Holidays that are turning points in the Christian calendar and not observed by the wider community are challenging in different ways. Reign of Christ Sunday and the 1st Sunday of Advent are the last and first days of the Christian calendar. They are important days in the cycle of life inside of the church, but they aren’t recognized as holidays outside of the church. There are no marketing campaigns in retail stores geared around those days. The rest of the world is focused on Christmas shopping instead of the mood and tone of the church holidays.

Transfiguration Sunday is a similar holiday. In the secular world, the stores have just taken down their Valentine’s Day displays. Some stores have some mildly patriotic displays geared around the President’s Day holiday, but most are taking out the pastel colors and pictures of baby chicks in anticipation of Easter. Jelly beans are replacing boxes of chocolates on the shelves in the grocery store.

Transfiguration isn’t one of the really big holidays in part because it is not well understood. It is the last Sunday before Ash Wednesday. When observances of fasts were more severe, the holidays that preceded fasts gained significance simply through the cycles of feast and scarcity. The story of the transfiguration is easy to remember, but difficult to understand. Jesus and some of the disciples go up on a mountain and while they are there everything changes. The witnesses described a change in Jesus’ appearance. His clothing was so bright that they fumbled with words to describe the event. More importantly, the conventional rules of time and life and death seemed to be suspended. Jesus has a conversation with two great heroes of our faith – Moses and Elijah. But they are not long-dead corpses. Rather they appear to be fully alive and fully present. It is as if the distinction between the past and the present has fallen away and both are occurring at the same time.
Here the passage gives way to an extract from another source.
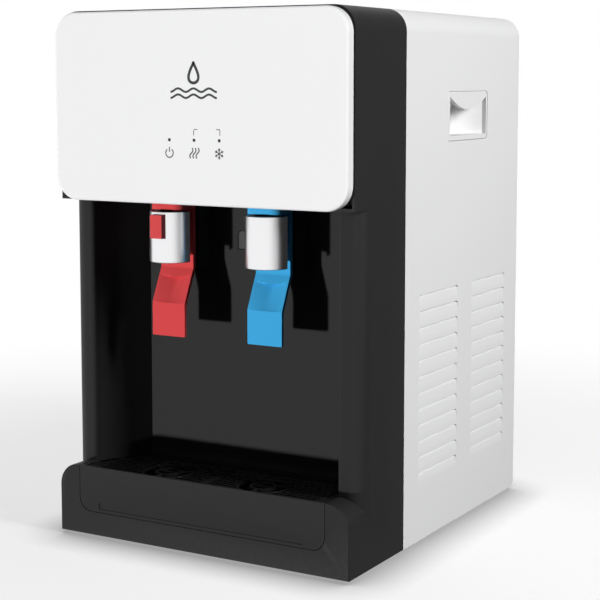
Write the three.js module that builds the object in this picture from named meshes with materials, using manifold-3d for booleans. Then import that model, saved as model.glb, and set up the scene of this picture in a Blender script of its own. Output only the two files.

The moment doesn’t last. The experience is fleeting. There is a brief proposal that they build some shelters and stay on the mountain, but in their hearts all of those who witnessed the events know that it is not an experience that can be held or recreated at will. They descend from the mountain with the instructions to wait before telling the story.

Some years I have described experiences that I have had in the mountains in my transfiguration experiences. I talk about church camp, or a couple of memorable family vacations, or the experience of mountain flying with my father when I was a boy. Each of those experiences involves the sense of experiences that are fleeting. Each of those experiences came to an end and the end came sooner than I wanted. I desired to hang on to the experience and to stretch it out, but I have learned that such cannot be done. But these experiences are probably farther from what the disciples experienced with Jesus than other experiences of my life.

There have been moments, when journeying with families through grief, when we have felt the definite presence of one who has died. The experience is as real as anything else in life. Those who have the experience can’t deny the sense of reality despite the fact that the experience cannot be recreated. Some who are strict adherents to scientific methods of observance question any experiences that cannot be duplicated. There may be different ways to explain the experience, but there is no denying that something unique has occurred.

Like the disciples, sometimes we need to wait and process our experiences before talking about them.

This particular transfiguration Sunday falls in the midst of grief in our congregation. Three funerals surround the day: one on Thursday, one yesterday and one tomorrow. None of the people who died were every-Sunday worshipers. None were part of the leadership structure of the congregation. None were what might be described as well known. One had been a snowbird for years, leaving our community in the winter. He had been struggling with illness and hadn’t been able to attend worship for three months or so. Another had been in various health care institutions for nearly a decade and away from our city for at least five years. Another drifted from the church in which he grew up as his life took him through a variety of experiences including changes in career, major family transformations and a couple of decisions that raised the eyebrows of some people who didn’t understand.

All three have now taken their place among the saints of our congregation. “In my house are many rooms,” Jesus said. I have no doubt that their role in the family of Christ is no less significant than that of people whose names are more easily recognized and whose fame in this life was more significant.

We know that our understanding of time is incomplete and our present perspective skews our ability to grasp the fullness of the concept. Transfiguration opens a glimpse at a different way of perceiving time. It is equally true that our perception of life and death and loss is incomplete. Perhaps this day is an invitation to open our spirits to glimpse a wider reality than we have before imagined.